Ernst August, Prince of Hanover, provides a good example of these potential difficulties. He recently married Russian designer Ekaterina Malysheva, but the marriage escalated a dispute with his father, primarily over business matters. The head of Germany’s fourth-largest noble family is afraid of losing his influence over the foundations and fund structures of the ancient House of Welph. While the father sees the old structures being threatened, the son has little time for such views.
Many other aristocratic families are in a similar position, unsure of the right way to approach economic modernity. Not all are as savvy as the Oeynhausen-Sierstorpffs, and as they struggle with their new reality, several are finding role models for structural change among bourgeois industrialists, the commoners who once built large industrial empires in Germany.
Their recipe for success is as old as some of the ancient houses of Germany: Keep the number of decision-makers small; keep out banks and external investors; find a niche and develop it to perfection; don’t think in terms of quarters but generations; and, finally, competency trumps family affiliation.
Michael, Prince of Saxe-Weimar, is one convert, and has looked closely at family-owned firms that have made it big, such as cosmetics giant Henkel and food producer Oetker. “In the best case, there is no difference between a family company and a noble house,” he says.
The Saxe-Weimars own 2,100 hectares of forest and 300 hectares of agricultural land. That amounts to €1.2 million in annual revenue, if the land is managed conservatively.

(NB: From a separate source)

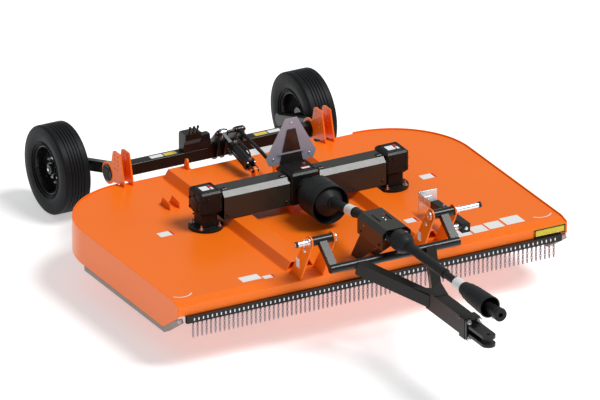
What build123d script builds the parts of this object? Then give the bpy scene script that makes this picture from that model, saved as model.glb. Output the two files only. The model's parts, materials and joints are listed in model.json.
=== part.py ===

And then there are stocks, bonds, properties and a small used-vehicle business – the sort of things one collects over the years, the prince says.
Speaking at his holiday home on the North Sea resort island of Sylt, the 70 year old says he is thinking about handing over the family firm to his daughter. She is a single child and a fast learner, and she has everything it takes for the job. “I’m in the woods, for both economic and emotional reasons,” he says. The family has been running the business for several centuries. It isn’t the sort of thing you discard lightly, even if it means refraining from taking any big steps.
Such thinking marks out Prince Michael as the opposite of the more economically modern aristocrats, like the von Oeynhausens or the Welphs. He doesn’t think much of portfolio management, except for those who truly understand the business. Many aristocrats, he says, have diversified in recent years, but what good has it done them? Wasn’t the Von Ysenburg and Büdingen family once the second-largest forest owner in Germany? “Hardly any of it is left today,” says the prince.
The Saxe-Weimars, of course, have no such problems: The prince’s fortune is estimated at €50 million. And for the time being at least, he’s not going anywhere.
Deutsche Dynasties: Germany’s five most important noble houses
The House of Hohenzollern: When the German Empire was established in 1871, these Prussian royals were promoted to German emperors. Today, the house is managed and headed by Georg Friedrich, Prince of Prussia.
The House of Bavaria: The Wittelsbach family is one of the oldest German noble houses. Its members were the rulers of Bavaria for centuries, as well as the Counts Palatine of the Rhine. As one of Europe’s most important dynasties, the house has included kings of Hungary, Sweden, Denmark, Norway, Greece and the Holy Roman Empire.
The House of Fugger: The Fuggers remain synonymous with money and influence to this day. The mercantile family from the southern Swabia region was established in Augsburg in 1367, and divided into two branches after a partition of its assets in 1455. The Fugger of the Lily branch built a mercantile empire, while the Babenhausen branch entered the high nobility in 1803.
The House of Hanover: The Welphs, originally from Franconia, are the source of the British royal family through Prince-Elector George Louis, who became George I of Great Britain in 1714.
The House of Hesse: The Hessians have their roots in the ancient House of Brabant, and acquired their central German lands through marriage in 1264. After that, the family was divided into many lines and branches, with the last ruling Duke being overthrown after the First World War in 1918.